Elke Marhöfer is an artist and farmer based in Berlin and Sicily. She investigates ecological practices that support human and nonhuman communities. In her film works she tests nonhuman perspectives, translating a technology like the camera from a human cultural and technical device into an environmentally intensive force. In this way, the camera becomes a tool principally undifferentiated from nonhuman animal tools, and filming becomes akin to orangutans using leaves to make squeaky kiss noises.

Sahar Qawasmi is an architect, restorer, organizer, and co-founder of Sakiya – Art | Science | Agriculture in Ein Qiniya, Palestine. Through her different collaborations, Qawasmi spends much of her time in the farm at Sakiya, collectively experimenting with reclaiming, reestablishing, rewilding, and building different forms of the commons, challenging and reconfiguring private ownership and isolating social practices.

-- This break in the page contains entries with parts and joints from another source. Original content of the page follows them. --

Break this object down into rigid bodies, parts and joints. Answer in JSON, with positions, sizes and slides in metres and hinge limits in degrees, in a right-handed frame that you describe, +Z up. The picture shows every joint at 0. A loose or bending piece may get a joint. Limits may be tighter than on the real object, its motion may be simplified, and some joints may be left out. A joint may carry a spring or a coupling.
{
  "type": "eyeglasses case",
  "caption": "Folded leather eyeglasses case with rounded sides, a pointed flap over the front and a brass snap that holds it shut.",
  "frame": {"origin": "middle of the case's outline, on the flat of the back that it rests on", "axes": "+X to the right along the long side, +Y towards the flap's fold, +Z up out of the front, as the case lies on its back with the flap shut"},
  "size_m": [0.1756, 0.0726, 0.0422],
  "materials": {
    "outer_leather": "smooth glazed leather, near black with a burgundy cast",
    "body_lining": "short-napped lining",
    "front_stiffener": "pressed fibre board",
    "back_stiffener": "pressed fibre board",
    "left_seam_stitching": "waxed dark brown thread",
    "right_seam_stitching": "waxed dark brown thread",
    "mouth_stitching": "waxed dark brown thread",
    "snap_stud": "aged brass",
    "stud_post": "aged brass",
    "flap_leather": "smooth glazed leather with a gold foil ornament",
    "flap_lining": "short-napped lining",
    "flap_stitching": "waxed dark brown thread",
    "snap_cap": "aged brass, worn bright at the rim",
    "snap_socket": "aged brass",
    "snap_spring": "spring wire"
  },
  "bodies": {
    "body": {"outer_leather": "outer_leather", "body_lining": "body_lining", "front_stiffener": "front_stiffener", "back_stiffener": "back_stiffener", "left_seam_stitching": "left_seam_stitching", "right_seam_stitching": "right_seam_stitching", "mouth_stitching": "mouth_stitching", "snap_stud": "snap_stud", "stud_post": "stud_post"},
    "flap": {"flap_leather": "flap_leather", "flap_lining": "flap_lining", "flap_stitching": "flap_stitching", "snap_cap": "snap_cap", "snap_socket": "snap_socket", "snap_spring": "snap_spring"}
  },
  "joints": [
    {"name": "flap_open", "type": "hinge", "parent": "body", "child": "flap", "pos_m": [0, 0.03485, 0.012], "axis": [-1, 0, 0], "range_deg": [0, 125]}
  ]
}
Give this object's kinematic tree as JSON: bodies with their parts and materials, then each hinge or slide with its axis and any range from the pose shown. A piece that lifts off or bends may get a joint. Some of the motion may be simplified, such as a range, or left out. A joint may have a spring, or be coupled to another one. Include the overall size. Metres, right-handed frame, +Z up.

She is co-developing a hands-on education program based in storytelling, care, and environmental and social justice. Sahar is involved in the protection of cultural heritage in rural Palestine through preparing protection plans and strategies, and introducing collaborative cross-disciplinary cultural programs. 

Through tactical acts of technical and conceptual détournement, much of Nida Sinnokrot’s work aims to subvert various technologies of control that give rise to shifting social, political, and geographic instabilities. His films, installations, and sculptures often transform ordinary objects or actions into sensory experiences that reveal the hidden complexity of relationships trapped within the mundane. Sinnokrot is a co-founder of Sakiya – Art | Science | Agriculture, an international residency program and farm with an emphasis on fostering and developing sustainable practices across disciplines; and is currently a faculty member of MIT’s Art, Culture, and Technology Program (ACT) in the School of Architecture and Planning in Cambridge, Massachusetts.